§ **GIVEN TASK**: Copy out each line below exactly as it appears.

§ **PROVIDED MATERIAL**:
—————
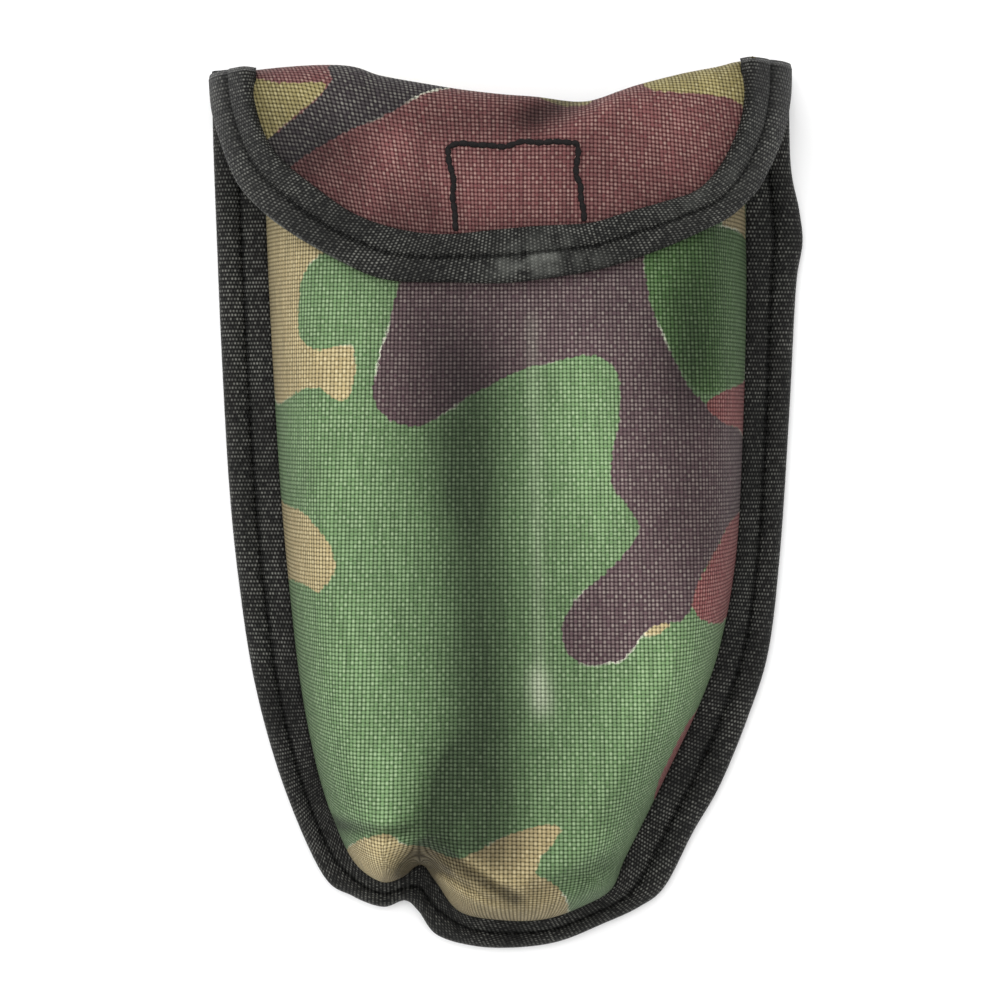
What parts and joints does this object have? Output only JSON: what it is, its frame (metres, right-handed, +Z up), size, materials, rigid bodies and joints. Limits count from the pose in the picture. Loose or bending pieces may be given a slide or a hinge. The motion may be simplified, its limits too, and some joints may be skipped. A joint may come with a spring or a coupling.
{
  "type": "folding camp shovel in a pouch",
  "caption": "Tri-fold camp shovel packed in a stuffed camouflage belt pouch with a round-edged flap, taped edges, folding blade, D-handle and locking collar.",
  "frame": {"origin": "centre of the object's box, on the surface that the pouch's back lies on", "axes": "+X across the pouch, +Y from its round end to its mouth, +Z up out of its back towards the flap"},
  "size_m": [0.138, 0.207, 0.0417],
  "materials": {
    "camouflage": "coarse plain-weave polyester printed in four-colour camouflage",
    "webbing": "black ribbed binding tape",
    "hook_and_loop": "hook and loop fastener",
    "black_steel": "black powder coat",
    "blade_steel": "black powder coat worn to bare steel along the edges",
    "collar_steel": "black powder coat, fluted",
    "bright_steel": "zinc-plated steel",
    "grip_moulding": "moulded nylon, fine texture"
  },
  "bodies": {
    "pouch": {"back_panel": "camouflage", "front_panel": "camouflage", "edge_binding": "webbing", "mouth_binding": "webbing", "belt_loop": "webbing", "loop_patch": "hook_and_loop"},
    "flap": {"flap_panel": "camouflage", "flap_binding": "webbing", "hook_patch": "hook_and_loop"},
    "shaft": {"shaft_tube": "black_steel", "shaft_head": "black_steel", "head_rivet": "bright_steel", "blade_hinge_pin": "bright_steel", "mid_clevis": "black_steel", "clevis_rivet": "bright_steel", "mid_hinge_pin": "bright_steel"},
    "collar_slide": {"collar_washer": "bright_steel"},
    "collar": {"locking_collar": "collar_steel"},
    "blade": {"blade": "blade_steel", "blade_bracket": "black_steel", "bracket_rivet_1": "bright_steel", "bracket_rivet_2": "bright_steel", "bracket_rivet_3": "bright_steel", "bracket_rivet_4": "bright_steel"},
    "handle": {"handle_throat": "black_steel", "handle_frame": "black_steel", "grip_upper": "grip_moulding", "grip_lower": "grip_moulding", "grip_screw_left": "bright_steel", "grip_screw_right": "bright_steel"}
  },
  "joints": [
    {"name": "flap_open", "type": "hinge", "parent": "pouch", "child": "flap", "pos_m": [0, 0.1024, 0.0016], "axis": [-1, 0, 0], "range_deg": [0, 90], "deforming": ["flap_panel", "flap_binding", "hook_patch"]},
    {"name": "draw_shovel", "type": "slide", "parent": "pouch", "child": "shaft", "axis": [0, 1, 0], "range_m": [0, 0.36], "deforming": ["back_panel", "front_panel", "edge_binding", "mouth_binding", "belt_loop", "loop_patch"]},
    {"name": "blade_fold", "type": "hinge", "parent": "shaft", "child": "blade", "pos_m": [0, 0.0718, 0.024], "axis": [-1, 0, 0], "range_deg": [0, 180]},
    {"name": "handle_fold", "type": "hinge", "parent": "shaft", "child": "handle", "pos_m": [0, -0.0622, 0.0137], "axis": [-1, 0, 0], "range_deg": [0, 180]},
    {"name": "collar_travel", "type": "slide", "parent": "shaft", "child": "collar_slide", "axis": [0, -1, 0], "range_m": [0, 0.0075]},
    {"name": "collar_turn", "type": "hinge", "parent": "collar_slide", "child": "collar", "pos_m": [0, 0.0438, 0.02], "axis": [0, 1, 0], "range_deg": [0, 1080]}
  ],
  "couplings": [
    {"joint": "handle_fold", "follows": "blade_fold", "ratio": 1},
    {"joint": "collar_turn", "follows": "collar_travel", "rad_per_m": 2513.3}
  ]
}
—————
§ **EXPECTED OUTPUT**:
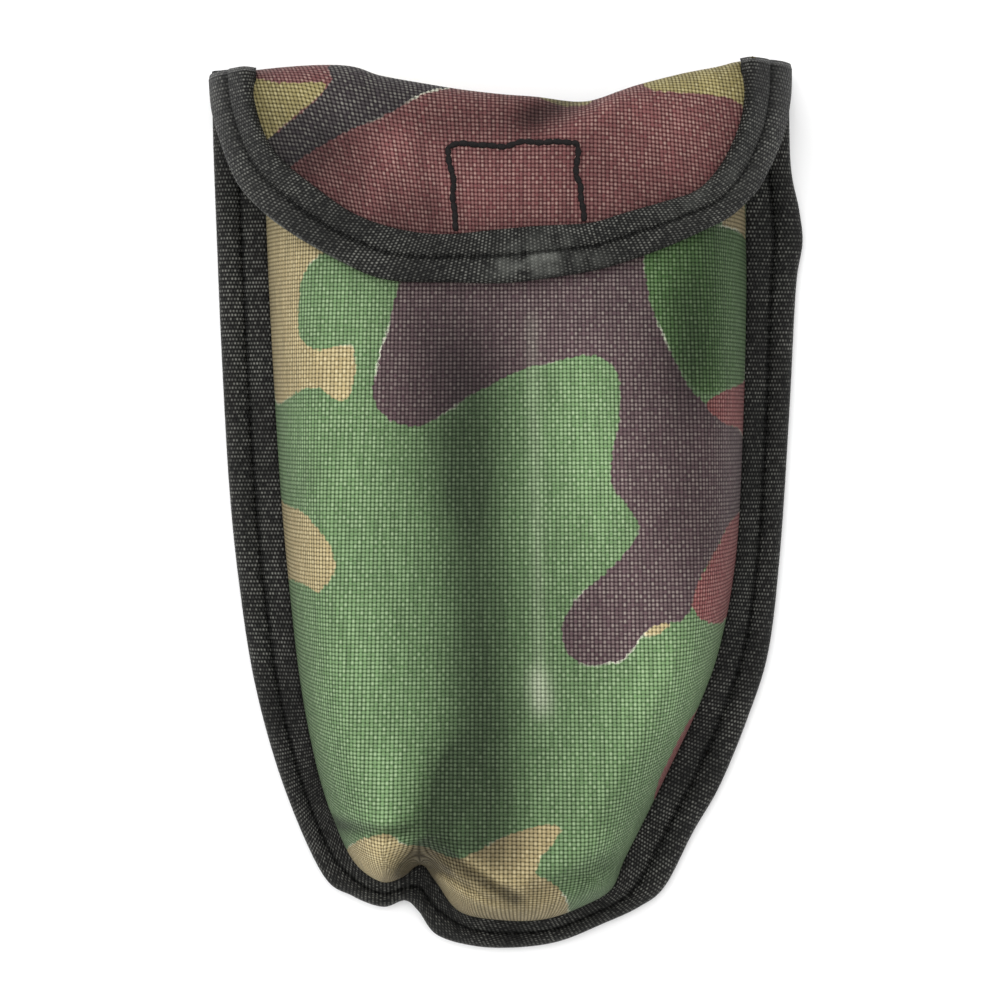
What parts and joints does this object have? Output only JSON: what it is, its frame (metres, right-handed, +Z up), size, materials, rigid bodies and joints. Limits count from the pose in the picture. Loose or bending pieces may be given a slide or a hinge. The motion may be simplified, its limits too, and some joints may be skipped. A joint may come with a spring or a coupling.
{
  "type": "folding camp shovel in a pouch",
  "caption": "Tri-fold camp shovel packed in a stuffed camouflage belt pouch with a round-edged flap, taped edges, folding blade, D-handle and locking collar.",
  "frame": {"origin": "centre of the object's box, on the surface that the pouch's back lies on", "axes": "+X across the pouch, +Y from its round end to its mouth, +Z up out of its back towards the flap"},
  "size_m": [0.138, 0.207, 0.0417],
  "materials": {
    "camouflage": "coarse plain-weave polyester printed in four-colour camouflage",
    "webbing": "black ribbed binding tape",
    "hook_and_loop": "hook and loop fastener",
    "black_steel": "black powder coat",
    "blade_steel": "black powder coat worn to bare steel along the edges",
    "collar_steel": "black powder coat, fluted",
    "bright_steel": "zinc-plated steel",
    "grip_moulding": "moulded nylon, fine texture"
  },
  "bodies": {
    "pouch": {"back_panel": "camouflage", "front_panel": "camouflage", "edge_binding": "webbing", "mouth_binding": "webbing", "belt_loop": "webbing", "loop_patch": "hook_and_loop"},
    "flap": {"flap_panel": "camouflage", "flap_binding": "webbing", "hook_patch": "hook_and_loop"},
    "shaft": {"shaft_tube": "black_steel", "shaft_head": "black_steel", "head_rivet": "bright_steel", "blade_hinge_pin": "bright_steel", "mid_clevis": "black_steel", "clevis_rivet": "bright_steel", "mid_hinge_pin": "bright_steel"},
    "collar_slide": {"collar_washer": "bright_steel"},
    "collar": {"locking_collar": "collar_steel"},
    "blade": {"blade": "blade_steel", "blade_bracket": "black_steel", "bracket_rivet_1": "bright_steel", "bracket_rivet_2": "bright_steel", "bracket_rivet_3": "bright_steel", "bracket_rivet_4": "bright_steel"},
    "handle": {"handle_throat": "black_steel", "handle_frame": "black_steel", "grip_upper": "grip_moulding", "grip_lower": "grip_moulding", "grip_screw_left": "bright_steel", "grip_screw_right": "bright_steel"}
  },
  "joints": [
    {"name": "flap_open", "type": "hinge", "parent": "pouch", "child": "flap", "pos_m": [0, 0.1024, 0.0016], "axis": [-1, 0, 0], "range_deg": [0, 90], "deforming": ["flap_panel", "flap_binding", "hook_patch"]},
    {"name": "draw_shovel", "type": "slide", "parent": "pouch", "child": "shaft", "axis": [0, 1, 0], "range_m": [0, 0.36], "deforming": ["back_panel", "front_panel", "edge_binding", "mouth_binding", "belt_loop", "loop_patch"]},
    {"name": "blade_fold", "type": "hinge", "parent": "shaft", "child": "blade", "pos_m": [0, 0.0718, 0.024], "axis": [-1, 0, 0], "range_deg": [0, 180]},
    {"name": "handle_fold", "type": "hinge", "parent": "shaft", "child": "handle", "pos_m": [0, -0.0622, 0.0137], "axis": [-1, 0, 0], "range_deg": [0, 180]},
    {"name": "collar_travel", "type": "slide", "parent": "shaft", "child": "collar_slide", "axis": [0, -1, 0], "range_m": [0, 0.0075]},
    {"name": "collar_turn", "type": "hinge", "parent": "collar_slide", "child": "collar", "pos_m": [0, 0.0438, 0.02], "axis": [0, 1, 0], "range_deg": [0, 1080]}
  ],
  "couplings": [
    {"joint": "handle_fold", "follows": "blade_fold", "ratio": 1},
    {"joint": "collar_turn", "follows": "collar_travel", "rad_per_m": 2513.3}
  ]
}